What is vibsweep and what do you mean with detuned delays? Sorry for the noobish questions :smiley:

Vibsweep means the vibrato depth is increasing after time. XM has it as an instrument setting, and it’s possible to make in Renoise since V3 by using the pitch envelope.

Detuned delays means the “echoes” are slightly detuned (like ±8 cents). It will make them sound more spatious, especially when panned left and right.

38911 Bytes is a great little C64 chip VSTi for free:

http://theodosynthsarchive.wordpress.com/category/38911bytes/

I made the little tune below in a spare 20 minutes restricting myself to just 3 tracks with no effects to make it C64 authentic…

https://soundcloud.com/jestix/sounding-chipper

Yes. Chiptune music rules!

(also - don’t forget to turn off interpolation when working with lofi samples)

Also don’t forget a lot of real chiptunes used actual synthesizers. There might well be some lo-fi going down due to… whatever… but maybe not re-pitched sample grunge/aliasing. The chip referred to is a synthesizer on a chip.
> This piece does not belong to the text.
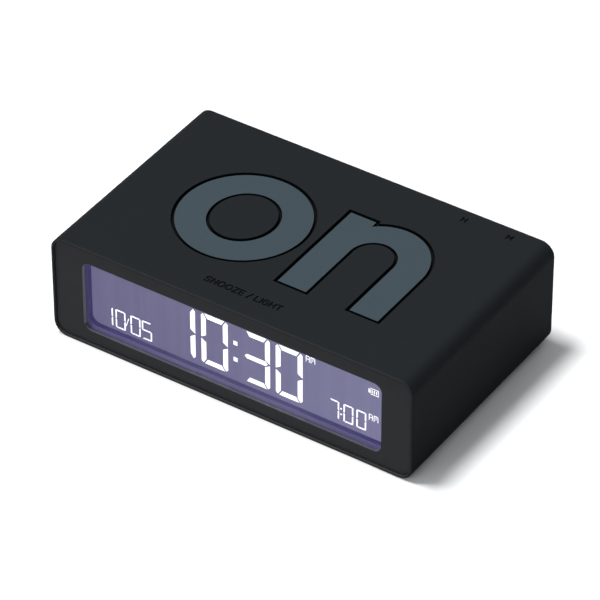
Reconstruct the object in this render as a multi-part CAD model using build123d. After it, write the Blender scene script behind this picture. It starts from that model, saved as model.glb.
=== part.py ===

Vibsweep means the vibrato depth is increasing after time. XM has it as an instrument setting, and it’s possible to make in Renoise since V3 by using the pitch envelope.

Detuned delays means the “echoes” are slightly detuned (like ±8 cents). It will make them sound more spatious, especially when panned left and right.

Thank you :slight_smile:

Also you can change the song playback choosing SONG playback & compatibility option from Renoise to Amiga/FT2.

38911 Bytes is a great little C64 chip VSTi for free:

http://theodosynthsarchive.wordpress.com/category/38911bytes/

I made the little tune below in a spare 20 minutes restricting myself to just 3 tracks with no effects to make it C64 authentic…

https://soundcloud.com/jestix/sounding-chipper

Did you know that Odo, creator of this synth, uses Renoise?
I had wet dream once… Odo created native synth for it :guitar:

Use LSDJ. I made this tune on LSDJ https://soundcloud.com/ridylan/im-sober/s-D6d9r

if you compose a song in goattracker, then you have made a chiptune, mostly

Love the digidrums on that goattracker tune!

Some Atari ST demos used this before soundtrack was ported…

I mean Soundtracker… No edit button?